What is for you the difference between working in a more documentary way as in We Who Feel Differently and Gender Talents (2015), which focus on people engaged directly with activism, and a film like Deseos / رغبات which develops similar questions through fictional and poetic operations.
In projects like We Who Feel Differently and Gender Talents I am interested in making evident the processes in which communities of activists have been building political strategies and discourses around sexuality and gender. This meant that the form of the project should be anchored in their day-to-day experiences in a more documentary way. The idea of making short films or using interviews as a form to showcase the activists and their work was something that felt useful. With the historical cases it’s been different. Here I am ultimately dealing with fiction and parafiction as a way to allow characters to flourish in a new light via poetic gestures.
Let’s talk a bit about the sculptural portion of the show. I’m curious to know about your use of scale in Beloved Martina. The reduction in size of the statues reminds me of your earlier work Towards a Homoerotic Historiography (2014) which included miniature golden representations of Prehispanic homoerotic encounters.

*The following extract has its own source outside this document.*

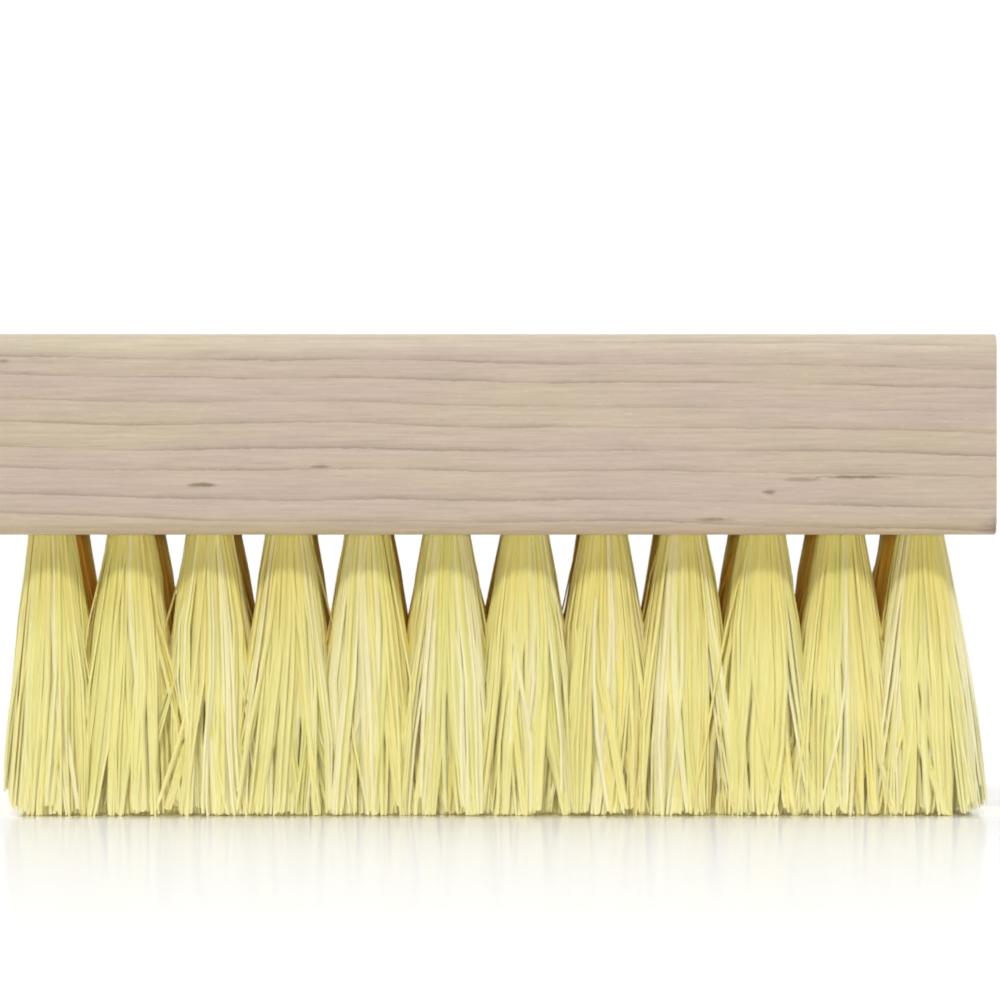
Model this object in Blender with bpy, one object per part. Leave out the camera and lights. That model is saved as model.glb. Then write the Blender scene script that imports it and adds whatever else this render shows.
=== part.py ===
"""A block brush: one solid hardwood block, drilled from below, with a fibre tuft set in each hole.

Metres, +Z up. The brush stands on its tips at z = 0, with its length along X and its front towards -Y.
Run it with: blender --background --python part.py
"""

import math

import bmesh
import bpy

# Driving dimensions, each one free to change by itself.
BLOCK_LENGTH = 0.127
BLOCK_WIDTH = 0.0445
BLOCK_THICKNESS = 0.025
LONG_EDGE_RADIUS = 0.002  # the moulded rounding of the four long edges
FIBRE_TRIM = 0.035  # fibre that shows between the block and the tips

TUFT_COLUMNS = 12  # along the block
TUFT_ROWS = 4  # from the front to the back
END_MARGIN = 0.009  # from a block end to the centres of the nearest holes
SIDE_MARGIN = 0.0074  # from a long side to the centres of the nearest holes
HOLE_DIAMETER = 0.00635  # a quarter inch drill
HOLE_DEPTH = 0.0135  # at full diameter, above which the drill leaves its cone
DRILL_POINT_ANGLE = math.radians(118)

FLARE_LENGTH = 0.009  # below the block, where the spreading tufts meet each other
OUTWARD_LEAN = 0.0039  # how far the outermost tips stand past the rim of their hole
ROOT_CLEARANCE = 0.0003  # between a tuft's root and the wall and the end of its hole
TUFT_GAP = 0.0003  # between tufts that press against each other

# How the curves are divided.
EDGE_SEGMENTS = 5
HOLE_SEGMENTS = 24
TUFT_SEGMENTS = 16

# A tuft's outline is a superellipse: 2 is round, and a higher power is squarer.
ROOT_POWER = 2.0
MEETING_POWER = 2.6
TIP_POWER = 3.6

WOOD_COLOUR = (0.604, 0.503, 0.413, 1.0)
FIBRE_COLOUR = (0.760, 0.716, 0.328, 1.0)


def clear_scene():
    for old in list(bpy.data.objects):
        bpy.data.objects.remove(old, do_unlink=True)


def plain_material(name, colour, roughness):
    material = bpy.data.materials.new(name)
    material.use_nodes = True
    shader = material.node_tree.nodes["Principled BSDF"]
    shader.inputs["Base Color"].default_value = colour
    shader.inputs["Roughness"].default_value = roughness
    shader.inputs["Metallic"].default_value = 0.0
    return material


def add_object(name, mesh, location, parent):
    obj = bpy.data.objects.new(name, mesh)
    bpy.context.scene.collection.objects.link(obj)
    obj.location = location
    obj.parent = parent
    return obj


def spaced(count, length, margin):
    """Centres of count holes that fill a length evenly between its two margins."""
    pitch = (length - 2.0 * margin) / (count - 1)
    return [margin - length / 2.0 + pitch * i for i in range(count)]


def outline(low, high, height, power, segments):
    """A ring of points on a superellipse that fills the rectangle from low to high."""
    centre = [(a + b) / 2.0 for a, b in zip(low, high)]
    half = [(b - a) / 2.0 for a, b in zip(low, high)]
    points = []
    for i in range(segments):
        angle = 2.0 * math.pi * i / segments
        unit = (math.cos(angle), math.sin(angle))
        bent = [math.copysign(abs(u) ** (2.0 / power), u) for u in unit]
        points.append((centre[0] + half[0] * bent[0], centre[1] + half[1] * bent[1], height))
    return points


def add_rings(bm, rings):
    """Rings of new vertices, from the lowest to the highest, joined by side walls."""
    levels = [[bm.verts.new(point) for point in ring] for ring in rings]
    for lower, upper in zip(levels, levels[1:]):
        for i in range(len(lower)):
            j = (i + 1) % len(lower)
            bm.faces.new((lower[i], lower[j], upper[j], upper[i]))
    return levels


def finished_mesh(bm, name, sharp_angle=math.radians(35)):
    bmesh.ops.recalc_face_normals(bm, faces=bm.faces)
    mesh = bpy.data.meshes.new(name)
    bm.to_mesh(mesh)
    bm.free()
    mesh.shade_smooth()
    mesh.set_sharp_from_angle(angle=sharp_angle)
    return mesh


def make_block(hole_centres, material, parent):
    """The block as it comes off the moulder: four long edges rounded, both ends cut square."""
    bm = bmesh.new()
    bmesh.ops.create_cube(bm, size=1.0)
    bmesh.ops.scale(bm, verts=bm.verts, vec=(BLOCK_LENGTH, BLOCK_WIDTH, BLOCK_THICKNESS))
    bmesh.ops.translate(bm, verts=bm.verts, vec=(0.0, 0.0, BLOCK_THICKNESS / 2.0))
    long_edges = [e for e in bm.edges if abs(e.verts[0].co.x - e.verts[1].co.x) > BLOCK_LENGTH / 2.0]
    bmesh.ops.bevel(
        bm,
        geom=long_edges,
        offset=LONG_EDGE_RADIUS,
        segments=EDGE_SEGMENTS,
        profile=0.5,
        affect="EDGES",
    )
    block = add_object("block", finished_mesh(bm, "block"), (0.0, 0.0, FIBRE_TRIM), parent)
    block.data.materials.append(material)

    drilling = block.modifiers.new("tuft_holes", "BOOLEAN")
    drilling.operation = "DIFFERENCE"
    drilling.solver = "EXACT"
    drilling.object = make_drill_cutter(hole_centres, block)
    return block


def make_drill_cutter(hole_centres, block):
    """One drill shape for each hole, with the cone that the drill's point leaves."""
    radius = HOLE_DIAMETER / 2.0
    cone_height = radius / math.tan(DRILL_POINT_ANGLE / 2.0)
    below_block = -HOLE_DIAMETER / 4.0
    bm = bmesh.new()
    for x, y in hole_centres:
        low, high = (x - radius, y - radius), (x + radius, y + radius)
        rings = [
            outline(low, high, height, ROOT_POWER, HOLE_SEGMENTS)
            for height in (below_block, HOLE_DEPTH)
        ]
        mouth, end = add_rings(bm, rings)
        bm.faces.new(mouth)
        point = bm.verts.new((x, y, HOLE_DEPTH + cone_height))
        for i in range(HOLE_SEGMENTS):
            bm.faces.new((end[i], end[(i + 1) % HOLE_SEGMENTS], point))
    cutter = add_object("hole_cutter", finished_mesh(bm, "hole_cutter"), (0.0, 0.0, 0.0), block)
    cutter.hide_render = True
    cutter.display_type = "WIRE"
    return cutter


def sides(index, centres):
    """A tuft's lower and upper side along one axis, each as its reach at the tips and where it gets there."""
    pressed = ((centres[1] - centres[0] - TUFT_GAP) / 2.0, min(FLARE_LENGTH, FIBRE_TRIM))
    leaning = (HOLE_DIAMETER / 2.0 + OUTWARD_LEAN, FIBRE_TRIM)
    last = len(centres) - 1
    return leaning if index == 0 else pressed, leaning if index == last else pressed


def reach(side, depth):
    """How far a side stands from the tuft's centre at a depth below the block."""
    root = HOLE_DIAMETER / 2.0 - ROOT_CLEARANCE
    full_reach, run = side
    return root + (full_reach - root) * min(max(depth, 0.0) / run, 1.0)


def make_tuft(name, place, x_sides, y_sides, material, parent):
    """One tuft: a round root in its hole, then a flare that ends level at the trimmed tips."""
    levels = [
        (-(HOLE_DEPTH - ROOT_CLEARANCE), ROOT_POWER),
        (0.0, ROOT_POWER),
        (min(FLARE_LENGTH, FIBRE_TRIM / 2.0), MEETING_POWER),
        (FIBRE_TRIM, TIP_POWER),
    ]
    rings = []
    for depth, power in reversed(levels):
        left, right = [reach(side, depth) for side in x_sides]
        front, back = [reach(side, depth) for side in y_sides]
        rings.append(outline((-left, -front), (right, back), -depth, power, TUFT_SEGMENTS))
    bm = bmesh.new()
    tips, *_, root = add_rings(bm, rings)
    bm.faces.new(tips)
    bm.faces.new(root)
    tuft = add_object(name, finished_mesh(bm, name), (place[0], place[1], FIBRE_TRIM), parent)
    tuft.data.materials.append(material)
    return tuft


def make_brush():
    clear_scene()
    brush = bpy.data.objects.new("brush", None)
    bpy.context.scene.collection.objects.link(brush)

    columns = spaced(TUFT_COLUMNS, BLOCK_LENGTH, END_MARGIN)
    rows = spaced(TUFT_ROWS, BLOCK_WIDTH, SIDE_MARGIN)
    hole_centres = [(x, y) for y in rows for x in columns]
    make_block(hole_centres, plain_material("wood", WOOD_COLOUR, 0.6), brush)
    for row, y in enumerate(rows):
        for column, x in enumerate(columns):
            name = f"tuft_r{row + 1}_c{column + 1:02d}"
            material = plain_material(name, FIBRE_COLOUR, 0.5)
            make_tuft(name, (x, y), sides(column, columns), sides(row, rows), material, brush)


make_brush()
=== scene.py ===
"""Block brush: a drilled hardwood block with a folded bunch of stiff fibres anchored in each hole.

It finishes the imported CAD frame, in metres, +Z up, with the tips at z = 0 and the front towards -Y.
"""

import math

import bmesh
import bpy
import numpy as np
from bpy.props import FloatProperty, FloatVectorProperty, IntProperty, PointerProperty
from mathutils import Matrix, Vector


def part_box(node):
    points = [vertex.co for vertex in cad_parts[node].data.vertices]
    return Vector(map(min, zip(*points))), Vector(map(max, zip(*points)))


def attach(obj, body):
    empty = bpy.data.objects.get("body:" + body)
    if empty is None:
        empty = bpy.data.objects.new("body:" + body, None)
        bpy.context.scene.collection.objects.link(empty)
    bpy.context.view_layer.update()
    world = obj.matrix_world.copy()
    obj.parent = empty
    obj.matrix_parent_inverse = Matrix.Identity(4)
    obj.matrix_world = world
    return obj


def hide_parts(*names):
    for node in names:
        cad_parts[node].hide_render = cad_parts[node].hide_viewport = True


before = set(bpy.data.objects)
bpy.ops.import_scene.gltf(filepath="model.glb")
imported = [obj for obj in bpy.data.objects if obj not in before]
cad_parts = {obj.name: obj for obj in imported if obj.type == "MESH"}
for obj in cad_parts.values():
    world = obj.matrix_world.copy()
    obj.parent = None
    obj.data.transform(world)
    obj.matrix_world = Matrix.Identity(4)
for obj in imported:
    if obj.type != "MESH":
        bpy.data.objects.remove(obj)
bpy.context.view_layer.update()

bl_info = {
    "name": "Block Brush",
    "version": (1, 0, 0),
    "blender": (4, 5, 0),
    "location": "View3D > Sidebar > Brush",
    "description": "Builds a drilled hardwood block brush with folded, anchored fibre tufts",
    "category": "Add Mesh",
}

MM = 0.001
ROWS = 4
COLUMNS = 12

# Where the growth rings end, in mm outwards from the pith, which lies above the block.
RING_RADII = (104.2, 106.9, 109.6, 112.4, 114.7, 117.7, 120.3, 123.2, 125.6, 129.1, 131.6, 134.5, 137.0)
PITH_HEIGHT = 165.0  # mm
PITH_BEHIND = 7.0  # mm
RING_SLOPE = 0.014  # how much the rings drop along the block

# Mineral flecks of the front: place along and up, half length and half height, in mm, and strength.
FLECKS = (
    (-35.4, 41.2, 2.6, 0.40, 0.85),
    (-20.6, 43.5, 1.6, 0.28, 0.70),
    (35.2, 40.3, 1.1, 0.45, 0.80),
    (28.3, 36.9, 3.4, 0.34, 0.65),
    (45.9, 42.2, 6.6, 0.30, 0.85),
    (39.4, 41.9, 3.6, 0.42, 0.50),
    (-59.9, 56.6, 1.0, 0.45, 0.65),
)
FLECK_DEPTH = 5.0  # mm into the block
PLANER_PITCH = 1.9  # mm between the marks of the planer's knives

# A fibre's rings below the block, as parts of its free length from the tip up to the hole's mouth.
FREE_STATIONS = (1.0, 0.96, 0.75, 0.53, 0.33, 0.15, 0.0)
RINGS = 2 * (len(FREE_STATIONS) + 1) + 1
OVAL = (1.45, 0.70)  # a fibre is oval, and its flat side faces out of the tuft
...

In Towards a Homoerotic Historiography the scale responded to the invisibility of these objects in historical narratives, museums and archives. It was a literalisation of how these objects have existed and continued to exist outside of historical narrations mostly because of censorship, and also because of a lack of documentation since most of them were destroyed. These objects are so small that you really have to look very closely in order to see them, and to me this is a way of giving them a certain presence in a place where they don’t have any presence at all.
I see, and in Beloved Martina the objects seem to be more like domestic or decorative figures.
Yes, the form in Beloved Martina was determined by commercial souvenirs that you would buy as a tourist. If you go to the acropolis in Athens, for instance, you can buy a statue of a caryatid in a domestic, barbie-doll size. I thought it would be nice to work with that form because the depiction of these hermaphroditic characters would never make it to that kind of commercial application.
What about 3D printing as a technique to produce these collections of figures?
I basically wanted to make Xerox copies of these objects and 3D printing is a sophisticated way of making photocopies. This was the most faithful way of appropriating them and creating my own institutional collage of all of these objects together. I also like the idea that the exhibition of figures like Beloved Martina and Towards a Homoerotic Historiography are the first time that a comprehensive exhibition representing homoerotic practices in the pre-hispanic world, or the representation of hermaphroditic figures in classical sculpture, are put together. The bringing together of these collections of objects is also a way of claiming a history that is simply not possible to claim otherwise.